# AVAILABLE DATA:

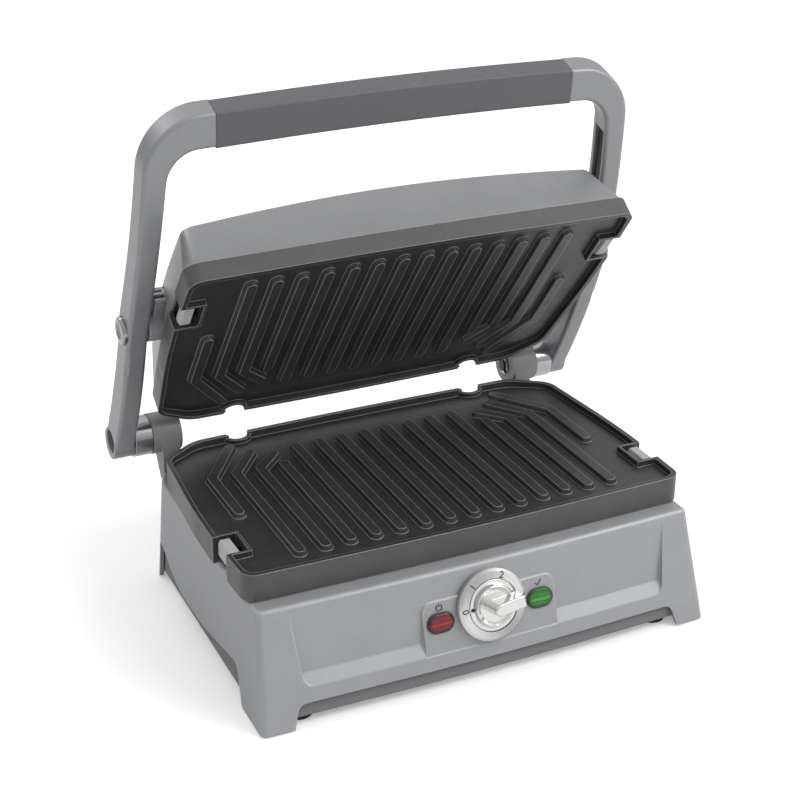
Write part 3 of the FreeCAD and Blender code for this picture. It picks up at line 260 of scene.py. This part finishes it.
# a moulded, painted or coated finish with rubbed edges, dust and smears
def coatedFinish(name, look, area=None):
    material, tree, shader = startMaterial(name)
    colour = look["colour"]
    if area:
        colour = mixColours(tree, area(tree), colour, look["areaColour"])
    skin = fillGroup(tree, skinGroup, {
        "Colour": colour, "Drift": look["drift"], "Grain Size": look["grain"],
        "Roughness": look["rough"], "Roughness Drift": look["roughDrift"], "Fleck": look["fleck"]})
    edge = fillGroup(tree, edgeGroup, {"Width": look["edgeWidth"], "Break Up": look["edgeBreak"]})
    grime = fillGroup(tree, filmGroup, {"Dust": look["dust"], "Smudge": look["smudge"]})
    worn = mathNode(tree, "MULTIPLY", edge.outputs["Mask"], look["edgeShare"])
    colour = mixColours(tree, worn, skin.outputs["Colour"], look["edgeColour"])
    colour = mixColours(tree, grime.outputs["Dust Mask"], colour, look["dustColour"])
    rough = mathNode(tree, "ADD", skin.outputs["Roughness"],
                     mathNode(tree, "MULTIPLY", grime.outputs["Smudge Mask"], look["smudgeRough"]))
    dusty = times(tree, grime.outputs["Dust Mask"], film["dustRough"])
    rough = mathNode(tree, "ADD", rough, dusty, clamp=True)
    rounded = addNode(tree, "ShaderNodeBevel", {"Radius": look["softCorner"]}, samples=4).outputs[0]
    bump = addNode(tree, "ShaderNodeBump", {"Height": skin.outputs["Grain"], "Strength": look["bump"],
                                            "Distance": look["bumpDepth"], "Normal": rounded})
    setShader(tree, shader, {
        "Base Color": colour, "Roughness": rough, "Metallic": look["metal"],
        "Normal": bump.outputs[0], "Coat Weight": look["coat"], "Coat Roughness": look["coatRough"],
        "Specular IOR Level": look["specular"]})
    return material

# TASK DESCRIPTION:
Exactly reproduce the material above.

# WRITTEN SOLUTION:
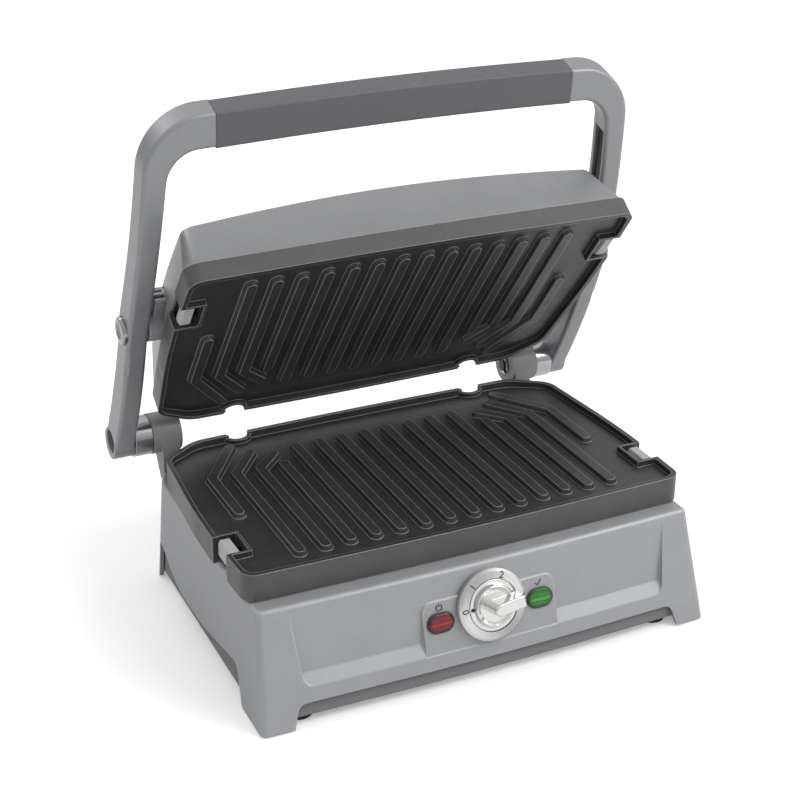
Write part 3 of the FreeCAD and Blender code for this picture. It picks up at line 260 of scene.py. This part finishes it.
# a moulded, painted or coated finish with rubbed edges, dust and smears
def coatedFinish(name, look, area=None):
    material, tree, shader = startMaterial(name)
    colour = look["colour"]
    if area:
        colour = mixColours(tree, area(tree), colour, look["areaColour"])
    skin = fillGroup(tree, skinGroup, {
        "Colour": colour, "Drift": look["drift"], "Grain Size": look["grain"],
        "Roughness": look["rough"], "Roughness Drift": look["roughDrift"], "Fleck": look["fleck"]})
    edge = fillGroup(tree, edgeGroup, {"Width": look["edgeWidth"], "Break Up": look["edgeBreak"]})
    grime = fillGroup(tree, filmGroup, {"Dust": look["dust"], "Smudge": look["smudge"]})
    worn = mathNode(tree, "MULTIPLY", edge.outputs["Mask"], look["edgeShare"])
    colour = mixColours(tree, worn, skin.outputs["Colour"], look["edgeColour"])
    colour = mixColours(tree, grime.outputs["Dust Mask"], colour, look["dustColour"])
    rough = mathNode(tree, "ADD", skin.outputs["Roughness"],
                     mathNode(tree, "MULTIPLY", grime.outputs["Smudge Mask"], look["smudgeRough"]))
    dusty = times(tree, grime.outputs["Dust Mask"], film["dustRough"])
    rough = mathNode(tree, "ADD", rough, dusty, clamp=True)
    rounded = addNode(tree, "ShaderNodeBevel", {"Radius": look["softCorner"]}, samples=4).outputs[0]
    bump = addNode(tree, "ShaderNodeBump", {"Height": skin.outputs["Grain"], "Strength": look["bump"],
                                            "Distance": look["bumpDepth"], "Normal": rounded})
    setShader(tree, shader, {
        "Base Color": colour, "Roughness": rough, "Metallic": look["metal"],
        "Normal": bump.outputs[0], "Coat Weight": look["coat"], "Coat Roughness": look["coatRough"],
        "Specular IOR Level": look["specular"]})
    return material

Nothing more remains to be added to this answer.